I associate summer and warm weather with visiting my granny in what is basically Gullah Gullah Island and eating her delicious candied yams. I wanted to learn how to make them myself, and to show you guys too (it’s really easy!), so with her permissions, may I present:
Granny Barbie’s Candied Yams
What You’ll Need:
• About 6 lbs. sweet potatoes/yams* (probably 5–7 sweet potatoes, depending on the size).
• A stick of butter.
• 2 cups sugar.
• A large pot (I used a 12-quart stainless steel one).
• A kitchen knife.
• A roasting pan—the ideal size for this 8×6 inches, 2½ to 3 inches deep.
• Rubber kitchen gloves.
How to Do It:
1. Preheat your oven to 400°F (~200°C).
2. Fill your pot about halfway with water and set it on your stovetop to boil.
3. While you’re waiting for the water to boil, wash the sweet potatoes thoroughly in cool water.
4. Put the potatoes in the boiling water and cover with a lid. Leave them alone for about 90 minutes. (You can check to see if they’re done by pressing—not poking or piercing—the surface of a potato with a spoon or by putting on a kitchen gloves and gently squeezing it.
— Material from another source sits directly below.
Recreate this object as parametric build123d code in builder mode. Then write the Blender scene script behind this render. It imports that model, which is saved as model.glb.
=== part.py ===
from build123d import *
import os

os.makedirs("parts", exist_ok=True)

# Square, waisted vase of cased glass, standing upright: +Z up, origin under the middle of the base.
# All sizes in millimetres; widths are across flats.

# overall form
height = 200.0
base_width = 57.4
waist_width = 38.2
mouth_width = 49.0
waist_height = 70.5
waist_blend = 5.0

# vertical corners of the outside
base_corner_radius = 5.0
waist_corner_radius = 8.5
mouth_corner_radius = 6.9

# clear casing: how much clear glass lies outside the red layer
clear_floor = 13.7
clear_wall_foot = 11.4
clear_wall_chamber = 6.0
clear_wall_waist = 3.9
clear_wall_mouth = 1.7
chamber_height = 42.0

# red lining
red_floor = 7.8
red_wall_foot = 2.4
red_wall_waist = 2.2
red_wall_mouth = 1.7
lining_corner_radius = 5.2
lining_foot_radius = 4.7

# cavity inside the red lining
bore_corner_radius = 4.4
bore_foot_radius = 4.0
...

It should feel soft but not totally mushy.)
5. When they’re done, take the potatoes out of the water immediately and put them on a heat-safe surface (like a baking sheet). (You don’t have to use them right away, but it is imperative that you do not leave them sitting in the water, or else they’ll get soggy and kinda gross.)
6. My father likes to peel the hot sweet potatoes right away, using the kitchen gloves and some caution, but you can wait for them to cool down before handling them. Wearing kitchen gloves, peel the skin off of your first sweet potato (you can throw the peels out or use them to make “chips“).
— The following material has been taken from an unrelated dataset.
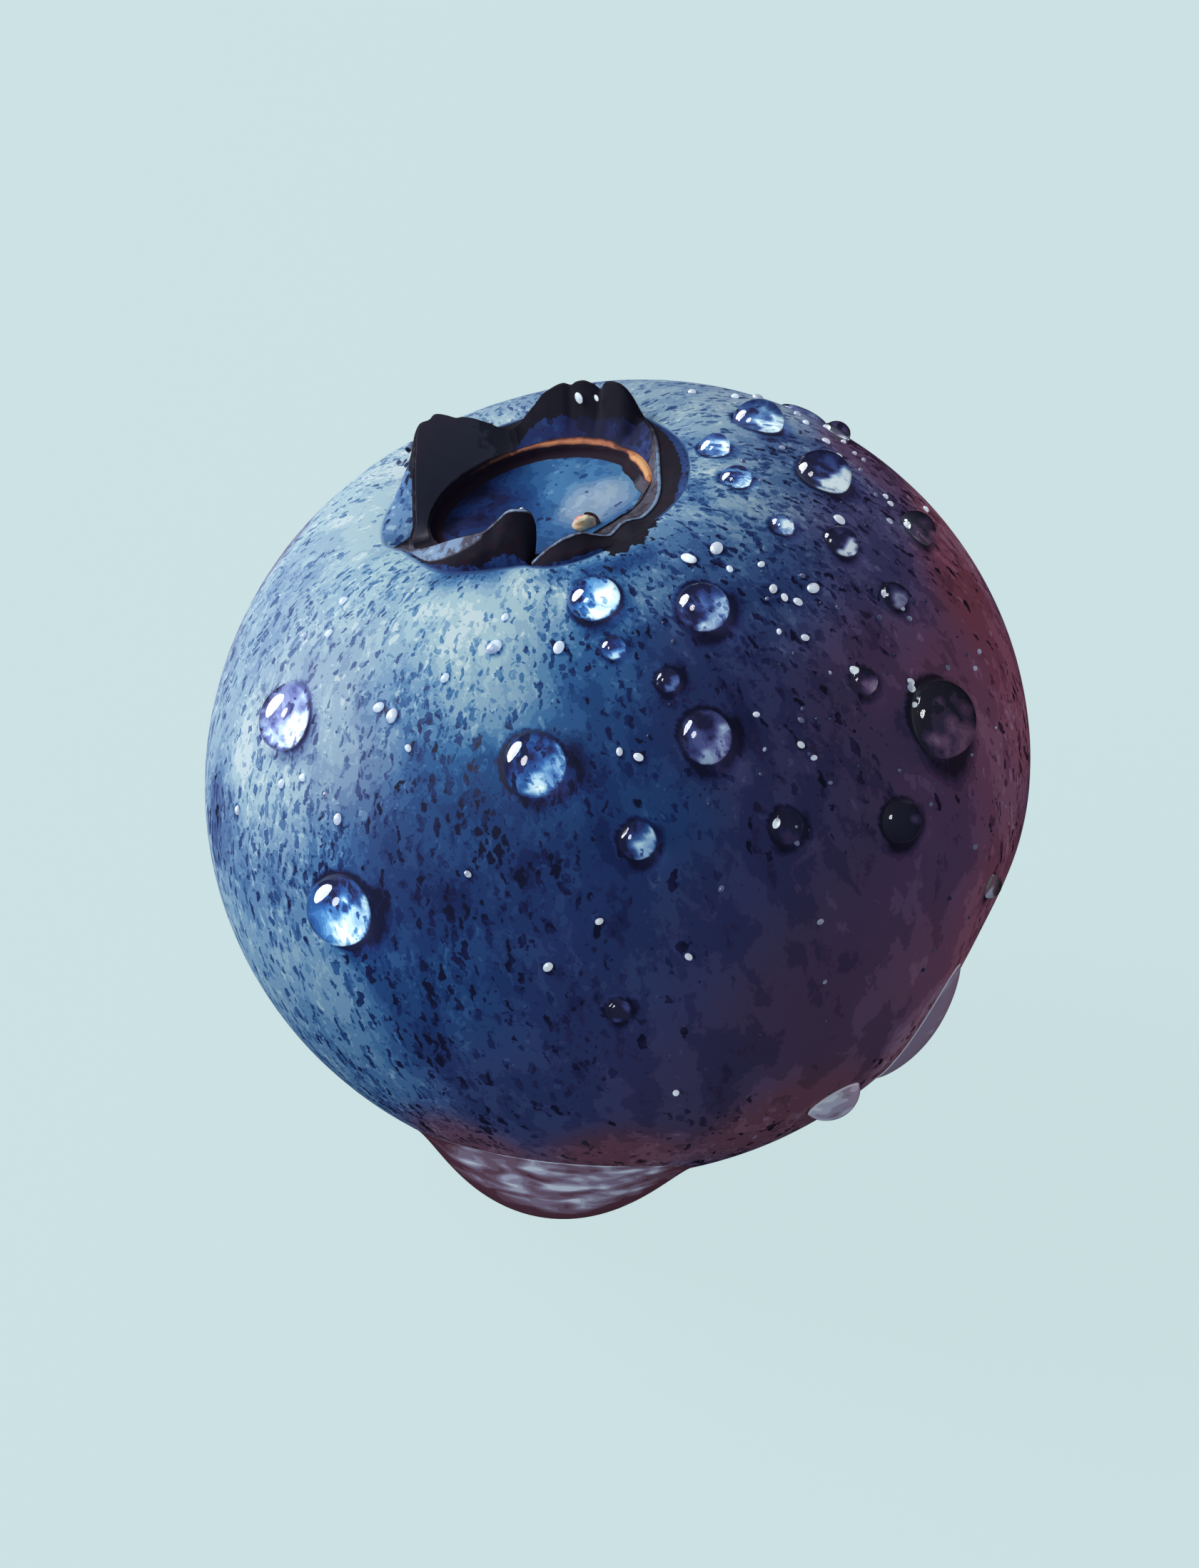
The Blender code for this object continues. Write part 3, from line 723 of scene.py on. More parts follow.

7. Use a knife to cut the potatoes into slices about ¾ inch thick. Place the slices in the roasting pan, crowding them together to minimize the gaps between them, especially around the edges. If you end up with smashed-up or very small pieces, you can use them to fill in large gaps. Your first layer should look a little like this:
8. Sprinkle this layer with cinnamon and nutmeg.
9. Cut your stick of butter into thirds—you’ll use one third on top of each layer of sweet potatoes. (Each third is a little over 2½ tablespoons.) Then cut one of those thirds into four or five little slices and distribute them more or less evenly across the top of this first layer.
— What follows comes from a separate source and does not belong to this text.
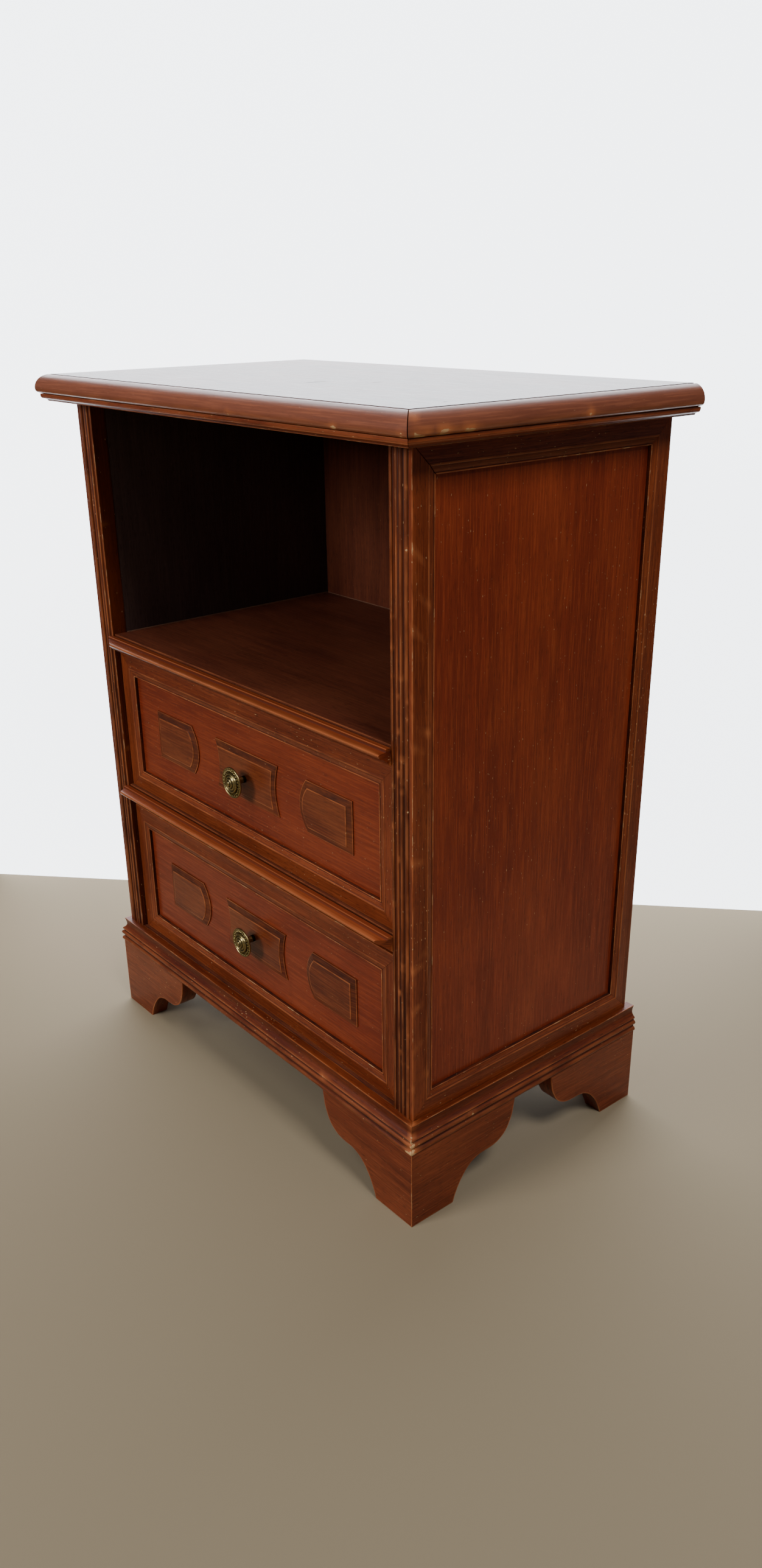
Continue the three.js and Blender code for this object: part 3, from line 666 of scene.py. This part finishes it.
def repeats(name, line, closed, material, body, slot, **values):
    """Sets the group's named inputs on a line of points and keeps the plain mesh it makes."""
    mesh = bpy.data.meshes.new(name + "_line")
    edges = [(i, i + 1) for i in range(len(line) - 1)] + ([(len(line) - 1, 0)] if closed else [])
    mesh.from_pydata(line, edges, [])
    made = bpy.data.objects.new(name, mesh)
    bpy.context.scene.collection.objects.link(made)
    modifier = made.modifiers.new("repeats", "NODES")
    modifier.node_group = spread
    sockets = {s.name: s.identifier for s in spread.interface.items_tree if s.item_type == "SOCKET"}
    for label, value in {**values, "Material": material}.items():
        modifier[sockets[label.replace("_", " ")]] = value
    evaluated = made.evaluated_get(bpy.context.evaluated_depsgraph_get())
    plain = bpy.data.meshes.new_from_object(evaluated)
    made.modifiers.clear()
    made.data = plain
    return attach(made, body)


def turned(name, profile, place, material, body, segments=96, stands_for=()):
    """A lathe-turned piece; the profile is radius and distance along the axis, from pole to pole."""
    fine = [profile[0]]
    for (r0, d0), (r1, d1) in zip(profile, profile[1:]):
        fine += [(r0 + (r1 - r0) * k / 3, d0 + (d1 - d0) * k / 3) for k in (1, 2, 3)]
    smooth_r, smooth_d = (np.array(v) for v in zip(*fine))
    for _ in range(2):
        smooth_r[1:-1] = smooth_r[:-2] * 0.25 + smooth_r[1:-1] * 0.5 + smooth_r[2:] * 0.25
        smooth_d[1:-1] = smooth_d[:-2] * 0.25 + smooth_d[1:-1] * 0.5 + smooth_d[2:] * 0.25
    hollow = np.zeros(len(fine))
    hollow[1:-1] = np.clip((smooth_d[:-2] + smooth_d[2:] - 2 * smooth_d[1:-1]) * 9, 0, 1)
    points, faces, darkening = [place(0, fine[0][1], 0)], [], [0.0]
    for r, d, h in list(zip(smooth_r, smooth_d, hollow))[1:-1]:
        for k in range(segments):
            a = 2 * math.pi * k / segments
            points.append(place(r * math.cos(a), d, r * math.sin(a)))
            darkening.append(h)
    points.append(place(0, fine[-1][1], 0))
    darkening.append(0.0)
    rows, end = len(fine) - 2, len(points) - 1
    for k in range(segments):
        n = (k + 1) % segments
        faces += [(0, 1 + n, 1 + k), (end, end - segments + k, end - segments + n)]
        faces += [(1 + r * segments + k, 1 + r * segments + n, 1 + (r + 1) * segments + n,
                   1 + (r + 1) * segments + k)
                  for r in range(rows - 1)]
    grain = np.zeros((sum(map(len, faces)), 2))
    made = make_piece(name, points, faces, grain, [0] * len(points), darkening, material, body, stands_for)
    return face_outwards(made)


KNOB = [(0, 0), (3.3, 0), (3.1, 0.6), (3.0, 5.0), (3.1, 8.6), (4.2, 10.2), (7.0, 11.2), (11.2, 11.8),
        (13.2, 12.1), (13.9, 12.7), (13.95, 13.4), (13.6, 14.1), (13.1, 14.2), (12.6, 13.6), (12.0, 13.3),
        (9.6, 13.3), (9.2, 13.6), (9.0, 14.8), (8.6, 15.6), (8.1, 15.8), (7.6, 15.5), (7.3, 14.9),
        (6.9, 14.8), (6.2, 15.4), (5.5, 16.0), (5.1, 15.6), (4.7, 15.5), (4.1, 16.6), (3.5, 17.1),
        (3.0, 16.7), (2.6, 16.7), (2.1, 17.7), (1.2, 18.1), (0, 18.2)]

# ---------------------------------------------------------------------------
# Drawers. Veneered fronts with planted frames and three bevelled plaques; pale
# boxes behind, the bottom held in grooves, the knob screwed from inside.
PLAQUES = {
    "left": ((-147.8, 0, 6.5, 0), (-87.3, 9.7, 4.2, 2.4)),
    "centre": ((-47.7, -4.7, 6.6, -2.6), (47.7, -4.7, 6.6, -2.6)),
    "right": ((87.3, 9.7, 4.2, 2.4), (147.8, 0, 6.5, 0)),
}
# each level of a plaque: its share of the bevel, its height, how dusty it is (on the bevel mostly painted
# shade) and how rubbed it is (at the field's and outer edges partly painted highlight)
LEVELS = ((0, 0, 1, 0), (0, 0.7, 0.6, 0.1), (0.0, 0.95, 0, 0.75), (0.06, 1.12, 0, 0.7),
          (0.14, 1.25, 0.65, 0), (0.5, 1.95, 0.7, 0), (0.82, 2.5, 0.8, 0), (0.88, 2.6, 1.1, 0),
          (0.9, 2.75, 0.6, 0.3), (0.91, 3.0, 0, 0.85), (0.98, 3.2, 0, 0.8), (1.1, 3.2, 0, 0))
PLAQUE_HALF, BEVEL_WIDE, PLAQUE_RISE, TRIM = 23.25, 6.2, 3.2, 2.4
DRAWER_FACE = span("upper_drawer_front_panel")[1][0]


def plaque(name, ends, zc, body):
    """A raised plaque; each end has its corner, the bow of its edge, its inset and what the bow loses."""
    steps, points, wear_and_highlight, darkening = 40, [], [], []
    for share, rise, dusty, rubbed_and_highlit in LEVELS:
        for e, (corner, bow, inset, loss) in enumerate(ends):
            out = (-1, 1)[e]
            for i in range(steps + 1):
                v = -out * (1 - 2 * i / steps)
                x = corner - out * inset * share + out * (bow - loss * share) * (1 - v * v)
                points.append(at(x, DRAWER_FACE - rise, zc + v * (PLAQUE_HALF - BEVEL_WIDE * share)))
                wear_and_highlight.append(rubbed_and_highlit)
                # painted shade: the bevel's dark mask is stronger towards the top and halved on the left end
                # below the top, as the light falls
                darkening.append(dusty * (0.6 + 0.4 * v) * (0.5 if e == 0 and v < 0.9 else 1))
    count = 2 * (steps + 1)
    last = (len(LEVELS) - 1) * count
    faces = rings(len(LEVELS), count) + [tuple(range(count))[::-1]]
    # the field is closed with strips across it, from one end to the other
    faces += [(last + i, last + i + 1, last + count - 2 - i, last + count - 1 - i) for i in range(steps)]
    grain = [(points[i][0] + zc * 0.01, points[i][2]) for f in faces for i in f]
    return face_outwards(make_piece(name + "_piece", points, faces, grain, wear_and_highlight, darkening, figured, body,
                                    (name,)))


for drawer in ("upper_drawer", "lower_drawer"):
    x, y, z = span(f"{drawer}_front_panel")
    zc = (z[0] + z[1] - TRIM) / 2
    board(f"{drawer}_front_panel", x, y, z, "x", veneer, drawer, "veneer")
    picture_frame(f"{drawer}_frame", ("top", "bottom", "left", "right"), x, z,
                  lambda u, v, h: at(u, DRAWER_FACE - h, v), trim=TRIM, body=drawer)
    for which, ends in PLAQUES.items():
        plaque(f"{drawer}_plaque_{which}", ends, zc, drawer)
    seat = DRAWER_FACE - PLAQUE_RISE
    kx, kz = (sum(span(f"{drawer}_knob")[i]) / 2 for i in (0, 2))
    turned(f"{drawer}_knob_turned", KNOB, lambda a, d, b: at(kx + a, seat - d, kz + b), brass, drawer,
           stands_for=(f"{drawer}_knob",))
    for label, radius, count, size, tilt in (("rope", 11.2, 26, (0.0006, 0.0007, 0.0017), 0.75),
                                             ("beads", 12.35, 44, (0.0004, 0.0004, 0.0006), 0.0)):
        ring = [at(kx + radius * math.cos(a), seat - 13.5, kz + radius * math.sin(a))
                for a in np.linspace(0, 2 * math.pi, 65)[:-1]]
        repeats(f"{drawer}_knob_{label}", ring, True, brass, drawer, "knob_brass", Count=count, Size=size,
                Tilt=tilt, Follow_line=True, Unevenness=0.05, Seed=3)
    turned(f"{drawer}_knob_screw", [(0, 0), (4.0, 0), (4.0, 0.8), (3.4, 1.5), (2.0, 2.0), (0, 2.1)],
           lambda a, d, b: at(kx + a, y[1] + d, kz + b), steel, drawer, segments=32)
    for part, grain_along in (("side_left", "y"), ("side_right", "y"), ("back", "x"), ("bottom", "x")):
        node = f"{drawer}_{part}"
        board(node, *span(node), grain_along, pale, drawer, "drawer_box_wood", joint=0)

# Back pins. Small steel pins hold the thin back panel along its edges.
x, y, z = span("back_panel")
corners = [(x[0] + 8, z[0] + 8), (x[1] - 8, z[0] + 8), (x[1] - 8, z[1] - 14), (x[0] + 8, z[1] - 14)]
repeats("back_panel_pins", [at(a, y[1] + 0.25, b) for a, b in corners], True, steel, "case",
        "interior_wood", Count=26, Size=(0.0015, 0.0005, 0.0015), Follow_line=False, Unevenness=0.1, Seed=7)

# ---------------------------------------------------------------------------
# Floor, light and camera. A plain pale floor, a softly glowing screen behind
# and wide soft lamps.
def ground(name, corners, colour, glow):
    """A plain sheet of floor or wall, softly lit."""
    finish = bpy.data.materials.new(name)
    finish.use_nodes = True
    shader = finish.node_tree.nodes["Principled BSDF"]
    shader.inputs["Base Color"].default_value = srgb(colour)
    shader.inputs["Roughness"].default_value = 0.8
    shader.inputs["Emission Color"].default_value = srgb(colour)
    shader.inputs["Emission Strength"].default_value = glow
    if glow:
        # the screen shows only its front, so it hides nothing from behind
        tree = finish.node_tree
        clear = add_node(tree, "ShaderNodeBsdfTransparent").outputs[0]
        away = add_node(tree, "ShaderNodeNewGeometry").outputs["Backfacing"]
        both = add_node(tree, "ShaderNodeMixShader", {0: away, 1: shader.outputs[0], 2: clear}).outputs[0]
        tree.links.new(both, tree.nodes["Material Output"].inputs["Surface"])
    sheet = bpy.data.meshes.new(name)
    sheet.from_pydata(corners, [], [(0, 1, 2, 3)])
    sheet.materials.append(finish)
    made = bpy.data.objects.new(name, sheet)
    bpy.context.scene.collection.objects.link(made)
    made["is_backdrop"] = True


ground("floor", [(-6, -6, 0), (6, -6, 0), (6, 6, 0), (-6, 6, 0)], "#867860", 0.0)
ground("wall", [(-0.63, -0.11, 0), (0.16, 0.622, 0), (0.16, 0.622, 1.2), (-0.63, -0.11, 1.2)],
       "#eef4fa", 4.5)

world = bpy.data.worlds.new("soft_grey")
bpy.context.scene.world = world
world.use_nodes = True
world.node_tree.nodes["Background"].inputs["Color"].default_value = srgb("#e4e7ea")
world.node_tree.nodes["Background"].inputs["Strength"].default_value = 0.15
for name, place, size, power in (("key", (0.1, -1.7, 2.7), 0.9, 14), ("fill", (1.9, -0.4, 2.7), 0.8, 54),
                                 ("low", (-0.25, -2.2, 1.35), 0.7, 32)):
    lamp = bpy.data.lights.new(name, "AREA")
    lamp.size, lamp.energy = size, power
    held = bpy.data.objects.new(name, lamp)
    held.location = place
    held.rotation_euler = (Vector((0, 0, 0.3)) - Vector(place)).to_track_quat("-Z", "Y").to_euler()
    bpy.context.scene.collection.objects.link(held)
    held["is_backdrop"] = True

YAW, PITCH, ROLL = 0.881, 0.417, -0.013
ahead = Vector((-math.sin(YAW) * math.cos(PITCH), math.cos(YAW) * math.cos(PITCH), -math.sin(PITCH)))
across = Vector((math.cos(YAW), math.sin(YAW), 0))
up = across.cross(ahead)
right = across * math.cos(ROLL) + up * math.sin(ROLL)
upward = up * math.cos(ROLL) - across * math.sin(ROLL)
lens = bpy.data.cameras.new("camera")
lens.lens, lens.sensor_width, lens.shift_x, lens.shift_y = 27.875, 36.0, 0.0004, 0.0241
lens.dof.use_dof = False
camera = bpy.data.objects.new("camera", lens)
camera.matrix_world = Matrix((
    (right.x, upward.x, -ahead.x, 0.83065), (right.y, upward.y, -ahead.y, -0.6481),
    (right.z, upward.z, -ahead.z, 0.71985), (0, 0, 0, 1)))
bpy.context.scene.collection.objects.link(camera)
bpy.context.scene.camera = camera

low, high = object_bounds()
10. You’re about to add a lot of sugar—don’t freak out. Pour 2⁄3 of a cup of the stuff evenly over the top of everything.
11. Repeat steps 6–10 for the last two layers: sweet potatoes, spices, butter, sugar.
12. Stick the pan in the oven. The amount of time it will take to cook everything depends on the size of your pan and the idiosyncrasies of your oven—mine took about an hour and 15 minutes. Since the sweet potatoes are already cooked, the time in the oven is purely for the caramelization, or “candying,” process.
13. Be extremely careful removing this dish from the oven—the sugar and butter will still be boiling when it’s time for it to come out! When it’s cooled off a bit, it’s ready to serve!
I ended up buying too many sweet potatoes, so I used the extras to make a little mini-version of this dish. This is a good way to modify the recipe for friends with dietary restrictions—you can make it vegan, for example, by using orange and/or pineapple juice instead of butter. Some people like to use lemon juice, marshmallows, and maple syrup in their candied yams. Do whatever you want—experiment! I hope you enjoy this dish as much as I do. (Oh and it’s not just for summer, obviously—it’s great at Thanksgiving or anytime.) ♦
* A note on tubers! The thing that we call a yam in the United States is actually a type of sweet potato. A real yam is a gigantic sticky root and is mainly found in Africa, South America, and the Pacific Islands. So if you’re in one of those three places, you can use real yams for this recipe—everyone else, get “ruby yams” or “garnet yams” (which are not yams) (confused yet?). Don’t use American sweet potatoes or Okinawan purple potatoes, which are too bland and dry for this particular situation.